DuPont, Lucite Agree to Pay $2 Million for Clean Air Violations

April 23, 2009
DuPont and Lucite International Inc. have agreed to pay a $2 million civil penalty to settle Clean Air Act violations at a sulfuric acid plant in Belle, W.Va., EPA, the U.S. Justice Department and the state of West Virginia announced.

The sulfuric acid plant, owned by Lucite and operated by DuPont, is located on a 100-acre chemical manufacturing complex along the Kanawha River. The companies will pay $1 million to the United States and $1 million to the state of West Virginia. In addition, the companies chose to shut down the sulfuric-acid manufacturing unit of a larger chemical facility at the site; the settlement confirms this agreement.
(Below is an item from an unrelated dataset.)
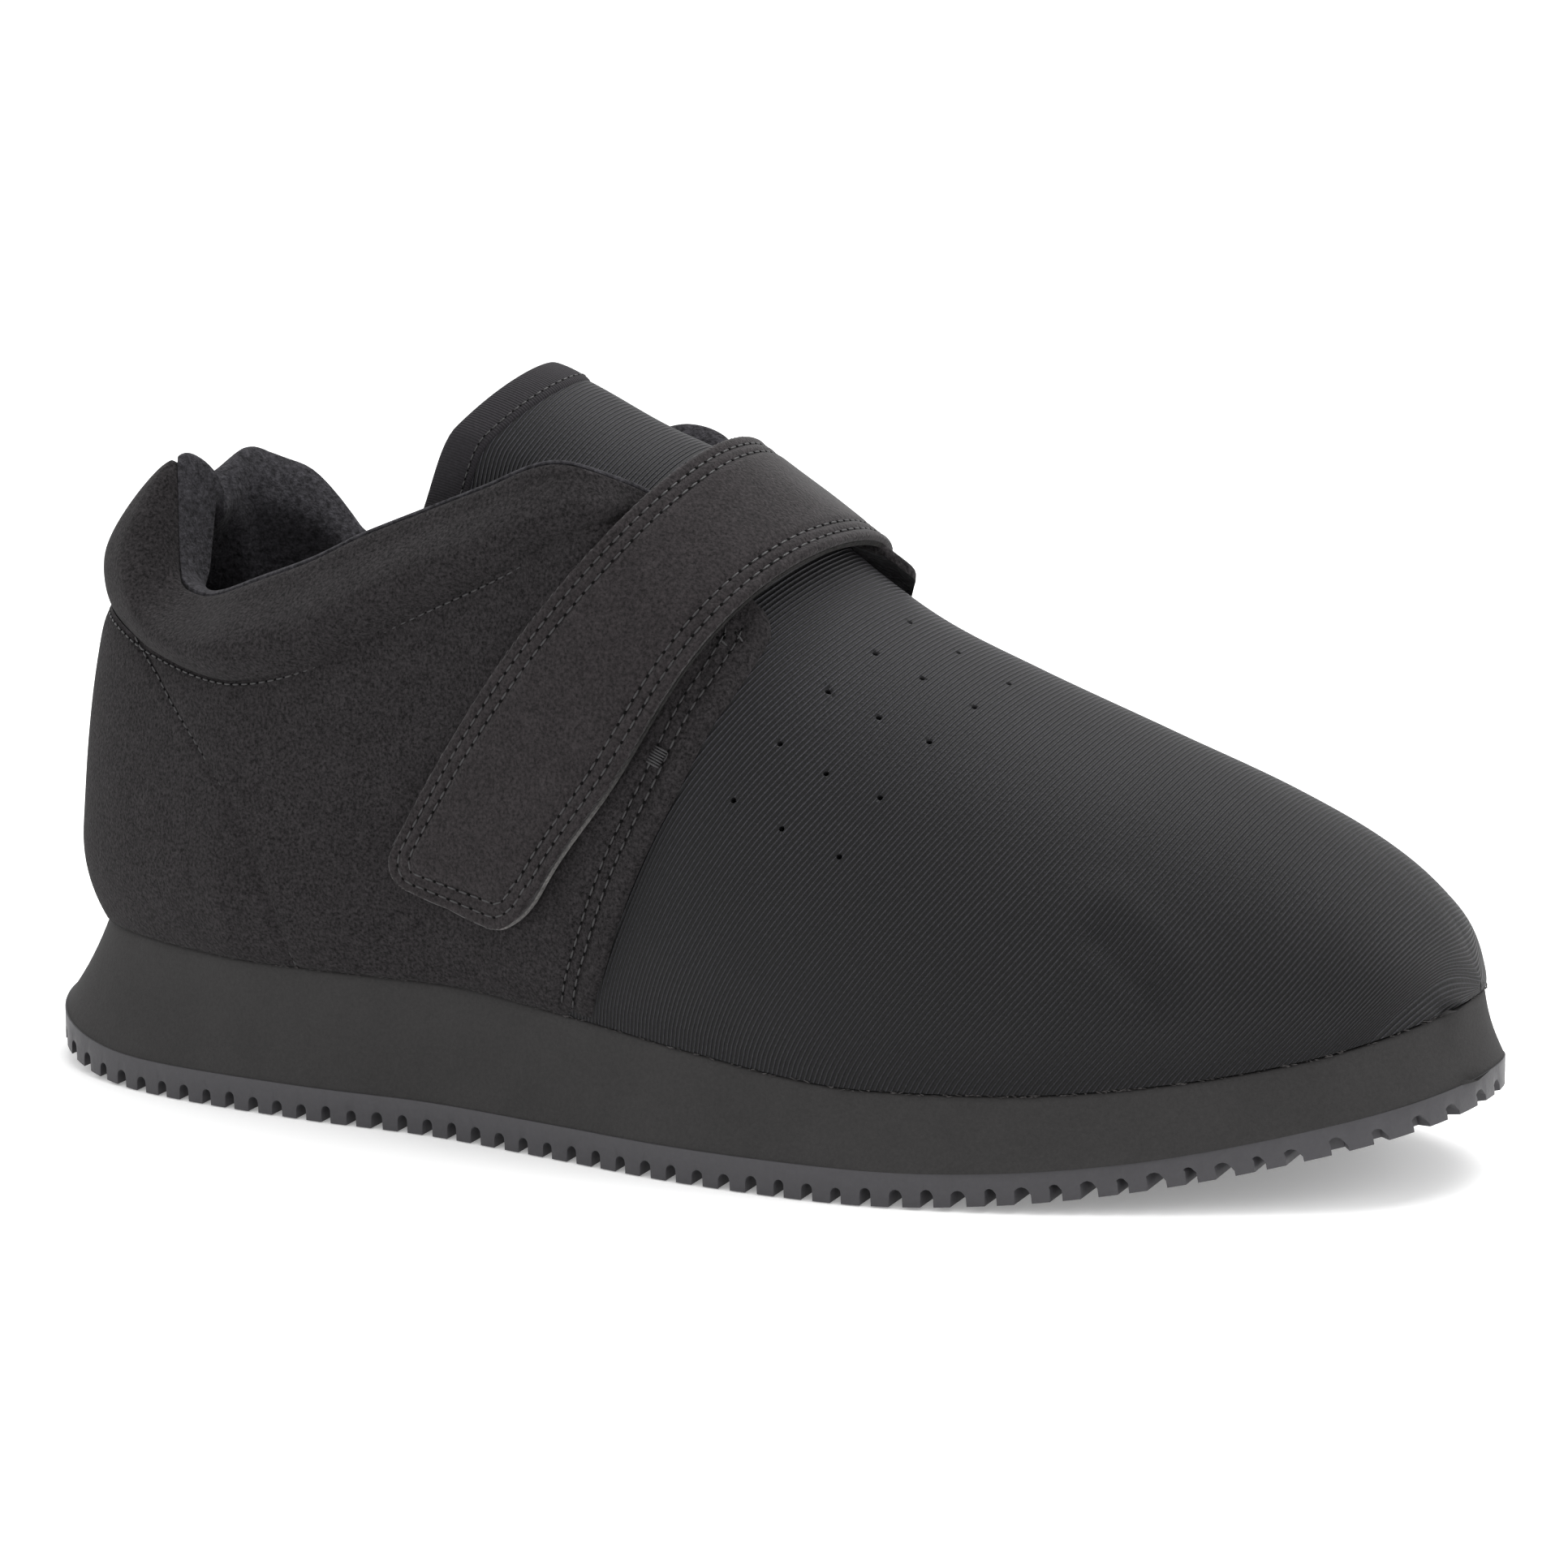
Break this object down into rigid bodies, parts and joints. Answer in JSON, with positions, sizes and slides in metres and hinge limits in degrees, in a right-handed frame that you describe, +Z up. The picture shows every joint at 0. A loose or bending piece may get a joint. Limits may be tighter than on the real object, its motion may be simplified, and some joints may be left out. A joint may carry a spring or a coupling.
{
  "type": "stretch shoe",
  "caption": "Right stretch shoe with ribbed elastic vamp and tongue, brushed padded quarters and collar, one wide hook-and-loop strap and a notched wedge sole.",
  "frame": {"origin": "middle of the sole's plan outline, on the floor", "axes": "+X towards the toe, +Y towards the medial side (the inner side of the right foot), +Z up"},
  "size_m": [0.2906, 0.101, 0.1424],
  "materials": {
    "rubber": "matt black rubber, notched tread",
    "foam": "matt black foam with a fine grain",
    "footbed_cloth": "matt black cloth",
    "brushed_cloth": "brushed black stretch cloth; ribbed over the vamp",
    "collar_cloth": "brushed black cloth over padding, terry lining",
    "ribbed_cloth": "black elastic cloth with fine ribs",
    "binding": "smooth black stretch binding",
    "microsuede": "black microsuede with stitched edges",
    "ring_plastic": "black plastic",
    "tab_microsuede": "black microsuede"
  },
  "bodies": {
    "root": {"outsole": "rubber", "midsole": "foam", "insole": "footbed_cloth", "upper": "brushed_cloth", "collar": "collar_cloth", "tongue": "ribbed_cloth", "tongue_binding": "binding", "strap": "microsuede", "strap_ring": "ring_plastic", "ring_tab": "tab_microsuede"}
  },
  "joints": []
}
Under the settlement, the unit is scheduled to shut down by April 1, 2010.

"The actions taken as part of this settlement will reduce emissions of air pollutants by more than 1,000 tons each year," said Catherine McCabe, acting assistant administrator for the EPA's Office of Enforcement and Compliance Assurance. "Sulfur dioxide emissions can be harmful to children, the elderly and people with heart and lung conditions."

In a joint complaint, filed concurrently with the consent decree, the United States and West Virginia allege that the companies made modifications to their plant in 1996 without first obtaining pre-construction permits and installing required pollution control equipment. The Clean Air Act requires major sources of air pollution to obtain such permits before making changes that would result in a significant emissions increase of any pollutant.

DuPont: Changes Did Not Increase Emissions

According to DuPont spokesperson Nate Pepper, the SAR unit at Belle began operating prior to the Clean Air Act New Source Performance Standards (NSPS) and New Source Review (NSR) programs. EPA alleges that modifications to the SAR unit triggered the NSPS and NSR requirements.

"DuPont and Lucite conducted routine maintenance, repair and replacement projects at the SAR unit for safety, efficiency and reliability, but none of the projects resulted in an increase in emissions," Pepper said in a statement sent to EHS Today. "Therefore, DuPont disagrees with EPA's interpretations of the NSPS and NSR requirements, which have been the subject of widespread litigation and varied interpretation."

Pepper pointed out that "DuPont has chosen to work cooperatively with EPA to resolve the disagreement." He also added that Lucite announced its intent to cease operations of the SAR unit. DuPont does not anticipate any job losses as a result of this announced shutdown.

Sulfur Dioxide

"This settlement is part of the U.S. government's dedicated effort to bring all sulfuric acid manufacturers into compliance with the Clean Air Act," said John C. Cruden, acting assistant attorney general in charge of the Justice Department's Environmental and Natural Resources Division.

According to EPA, the Belle sulfuric acid plant burns sulfuric acid sludge, which creates sulfur dioxide (SO2). Most of the SO2 is converted to sulfuric acid and recovered, but a portion of the chemical is emitted to the atmosphere. In addition to SO2, the plant also emits sulfuric acid mist, nitrogen dioxide and carbon monoxide.

SO2 can have serious health effects on children, the elderly, and people with heart and lung conditions. It also contributes to the formation of acid rain, which can affect ponds, lakes and streams. Acid rain has resulted in the acidification of waters in ponds, lakes, and streams, leading to the disappearance of animal and plant life. Acid rain is also believed to leach nutrients from sensitive soils and damage forests.

Sulfuric acid is widely used for ore processing, fertilizer manufacturing, oil refining, wastewater processing and chemical synthesis.